Blockchain Platform Design under Market Frictions: Decentralization, Service Provision, and Block Rewards
40 Pages Posted: 3 Nov 2021 Last revised: 6 Sep 2023
Date Written: September 4, 2023
Abstract
This paper studies the optimal design of a proof-of-stake blockchain platform with a native utility token (e.g., Ethereum). The platform offers one unit of divisible services (block space) in every round and commits to a platform design that consists of a number of nodes (degree of network decentralization), a sequence of block rewards, and a sequence of service quality levels (e.g., of the smart-contract language). The platform, validators, and users repeatedly trade tokens on a spot market. Users value network decentralization and service quality, and the platform allocates its services in a decentralized way.
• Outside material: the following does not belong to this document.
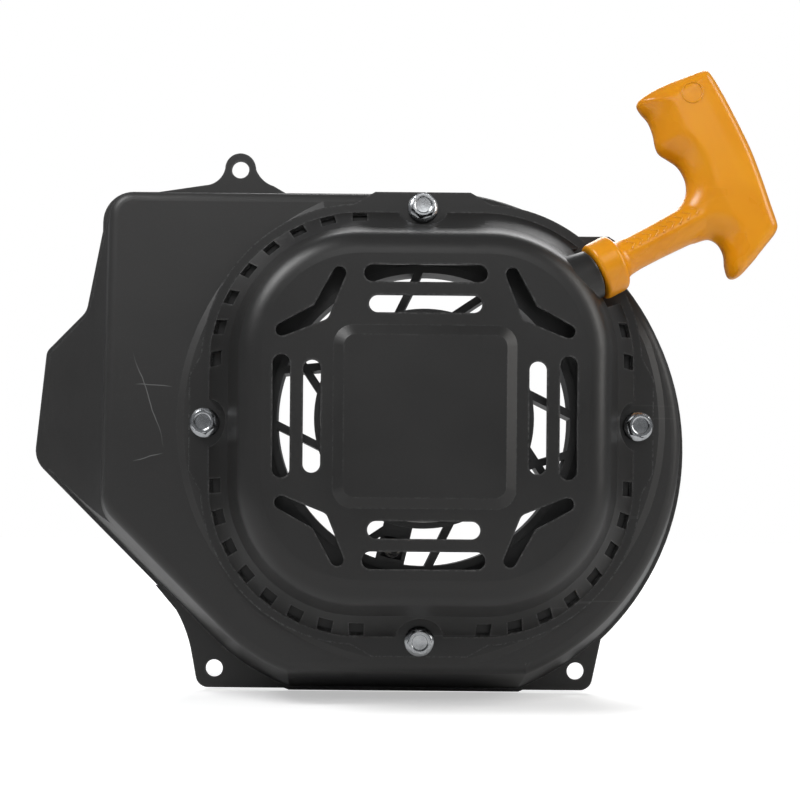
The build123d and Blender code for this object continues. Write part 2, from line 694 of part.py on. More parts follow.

In the optimal design, network nodes make no profit, users receive positive rent, and the platform sets the number of network nodes and service quality levels inefficiently low. With market frictions, the inefficiency persists even with a large user base, as the platform cannot fully capture the rent it generates. This emphasizes the importance of well-functioning token markets. Moreover, the platform faces a tradeoff between ICO volume and later market capitalization. A social planner will prefer the decentralized platform over a platform with monopoly pricing power whenever the weight on consumer surplus is sufficiently high. The results continue to hold under free entry for nodes.
Keywords: blockchain, platform, ICO, proof-of-stake, decentralization, utility token, antitrust
JEL Classification: D40, D47, D59, G29, L40.